Chi ha memoria d'un altro marzo, altrettanto gelido, quello del 1999, ricorderà la Guerra del Kosovo, le bombe su Belgrado. Allora, in me, la guerra cambiò le prospettive delle cose. Questa di oggi meno. Per due motivi: il disincanto dell'età e due anni di pandemia, che hanno già scavato il fossato.
Allora la guerra mandò in secondo piano i problemi del giorno per giorno. Dai Tg sparirono le sfilate di moda, il tema dell'apertura festiva dei negozi (è già, nacque allora), persino il pallone subì un ridimensionamento. Adesso tutto questo succede già da due anni. Siamo preparati.
Di fronte ai drammi veri delle donne e degli uomini colpiti dalle bombe, siamo più corazzati. Così come sopportiamo molto meglio disinformazione e propaganda, che ogni guerra reca in sé. Di pari ad allora c'è l'impotenza del cittadino comune.
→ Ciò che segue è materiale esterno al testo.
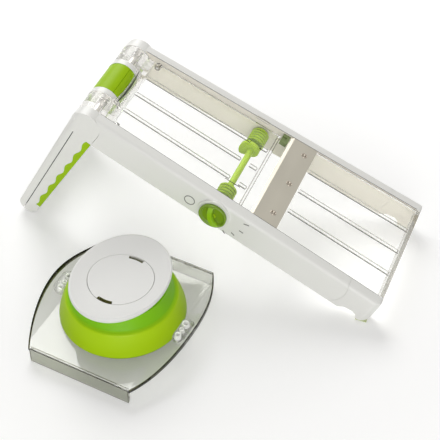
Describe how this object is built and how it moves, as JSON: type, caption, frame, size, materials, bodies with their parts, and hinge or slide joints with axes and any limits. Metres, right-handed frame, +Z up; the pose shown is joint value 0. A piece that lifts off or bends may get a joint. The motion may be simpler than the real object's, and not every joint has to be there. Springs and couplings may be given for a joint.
{
  "type": "mandoline slicer",
  "caption": "White mandoline slicer on a folding leg with clear ramps, steel blade and lime details, and a clear food holder beside it.",
  "frame": {"origin": "middle of the near foot pad's face, on the floor", "axes": "+Z up, +X along the slicer from its high leg end towards its foot end, +Y from the near rail (the one with the dial) to the far rail"},
  "size_m": [0.4189, 0.341, 0.1691],
  "materials": {
    "white": "glossy",
    "clear": "glossy",
    "green": "glossy",
    "grip": "satin",
    "soft": "satin",
    "pads": "matte",
    "marks": "matte",
    "blade_steel": "brushed",
    "steel": "polished"
  },
  "bodies": {
    "frame": {"near_rail": "white", "far_rail": "white", "near_end_cap": "white", "far_end_cap": "white", "foot_pads": "grip", "cap_screws": "steel", "end_bracket": "clear", "outfeed_ramp": "clear", "blade": "blade_steel", "blade_rivets": "steel", "lock_tab": "green", "dial_marks": "marks", "ramp_pins": "steel"},
    "ramp": {"infeed_ramp": "clear"},
    "dial_shaft": {"dial": "green", "cam_shaft": "green", "near_cam": "green", "far_cam": "green", "cam_disc": "green", "shaft_clip": "steel"},
    "leg": {"leg_frame": "white", "leg_inner_shells": "white", "leg_grips": "grip", "leg_pads": "pads", "barrel_sleeve": "green", "barrel_rings": "white", "leg_axle": "steel"},
    "holder": {"guard": "clear", "guard_clips": "clear", "soft_body": "soft", "holder_cap": "white"},
    "plunger": {"button": "white", "plunger_tube": "white", "prong_plate": "white", "prongs": "steel"}
  },
  "joints": [
    {"name": "leg_fold", "type": "hinge", "parent": "frame", "child": "leg", "pos_m": [-0.30872, 0.073, 0.15252], "axis": [0, 1, 0], "range_deg": [0, 83]},
    {"name": "ramp_tilt", "type": "hinge", "parent": "frame", "child": "ramp", "pos_m": [-0.28096, 0.073, 0.15013], "axis": [0, -1, 0], "range_deg": [0, 2.8]},
    {"name": "dial_turn", "type": "hinge", "parent": "frame", "child": "dial_shaft", "pos_m": [-0.16472, 0.073, 0.08865], "axis": [0, 1, 0], "range_deg": [0, 140]},
    {"name": "holder_lift", "type": "slide", "parent": "frame", "child": "holder", "axis": [0, 0, 1], "range_m": [0, 0.15]},
    {"name": "plunger_rise", "type": "slide", "parent": "holder", "child": "plunger", "axis": [0, 0, 1], "range_m": [0, 0.026], "stiffness_N_per_m": 20}
  ],
  "couplings": [
    {"joint": "dial_turn", "follows": "ramp_tilt", "ratio": 50}
  ]
}
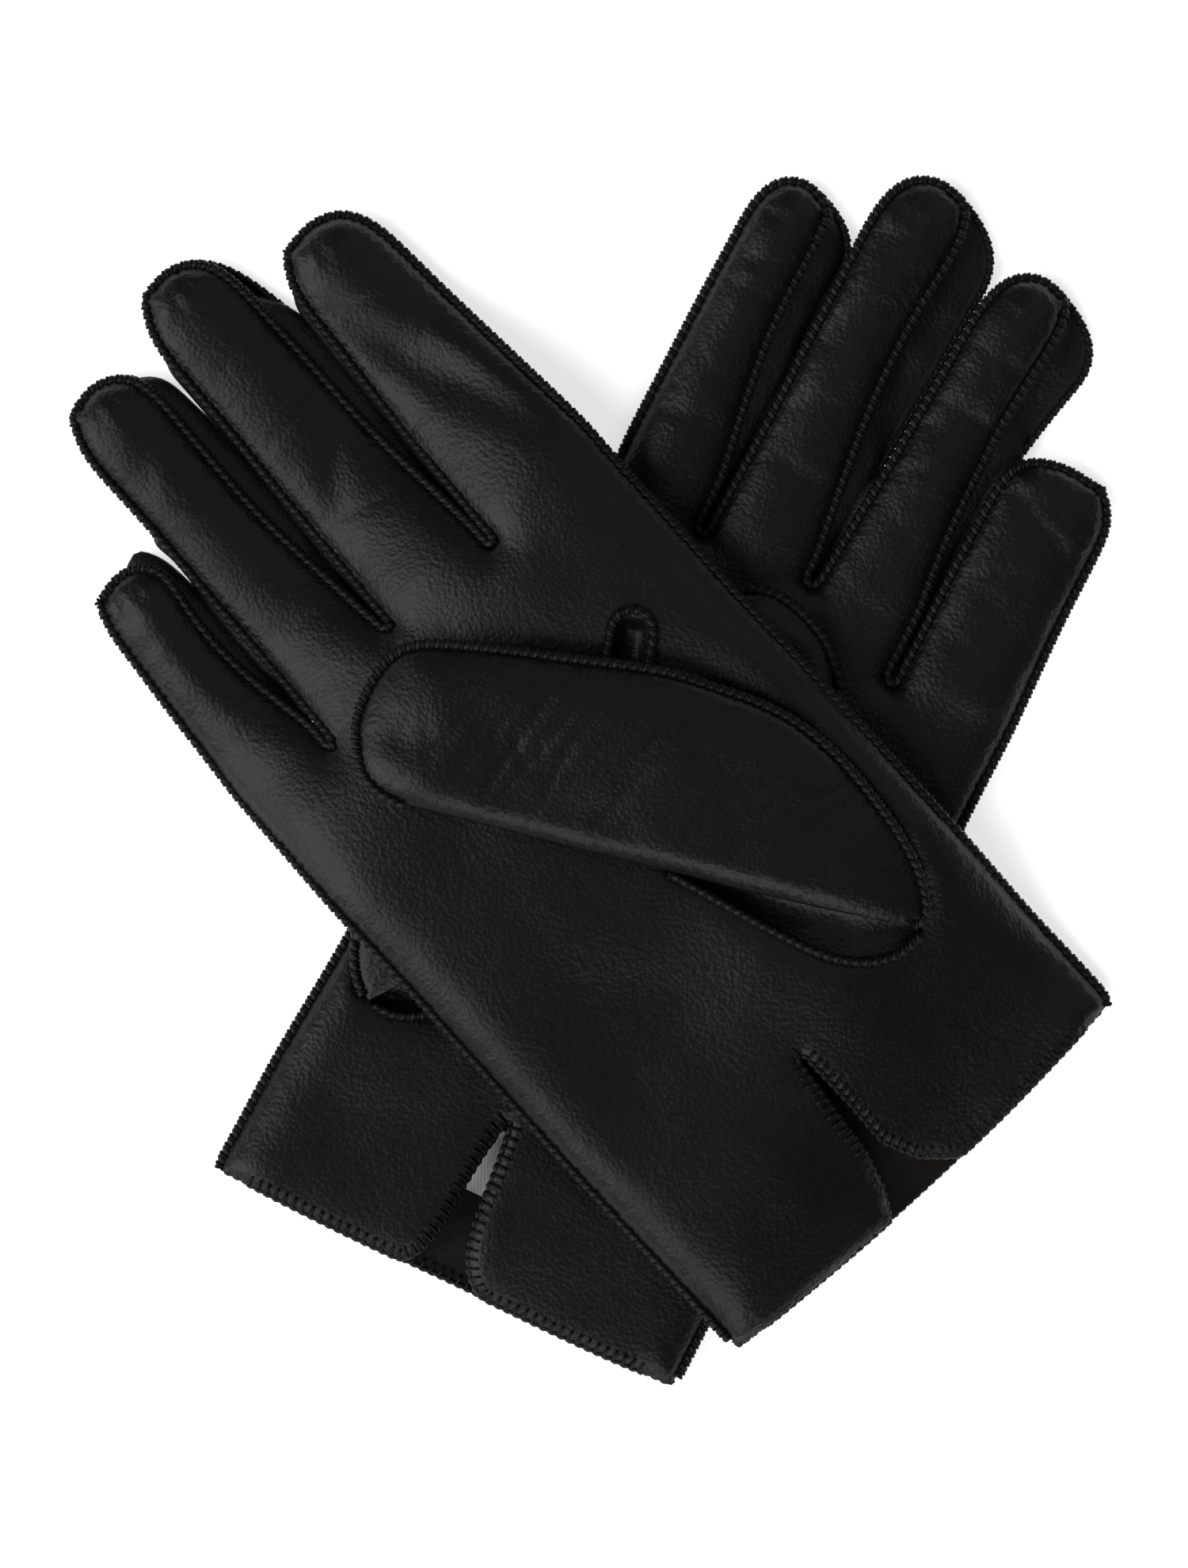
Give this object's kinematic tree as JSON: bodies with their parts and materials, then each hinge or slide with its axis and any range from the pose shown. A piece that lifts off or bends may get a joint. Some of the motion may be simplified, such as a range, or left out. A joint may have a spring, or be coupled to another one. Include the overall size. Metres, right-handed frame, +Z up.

Cosa potevano fare quelli che la guerra non la volevano? Che non stanno né con gli uni né con gli altri, ma con l'Uomo? Nulla, allora come oggi.
Perché in realtà l'Uomo conta quanto un ficosecco. Sempre. Immancabilmente nella storia. Eppure le armi non hanno mai risolto nulla. Se non complicato ancor più la vita ai poveri cristi. Eppure si individuano sempre i “buoni” ed i “cattivi”. Anche allora c'erano i “pacifisti” di sinistra che gridavano la necessità delle bombe “giuste”, perché all'epoca c'era il governo d'Alema. La storia si ripete. Sempre.
Mentre
scrivo ho la televisione accesa. Sulla guerra, naturalmente. Ma non la
guardo. Non l'ascolto. È come un sottofondo. Non mi interessa quel
che dice. Ne quale canale trasmetta. È soltanto un modo d'ingannare il
tempo. Come questo post, del resto. Solo passatempo.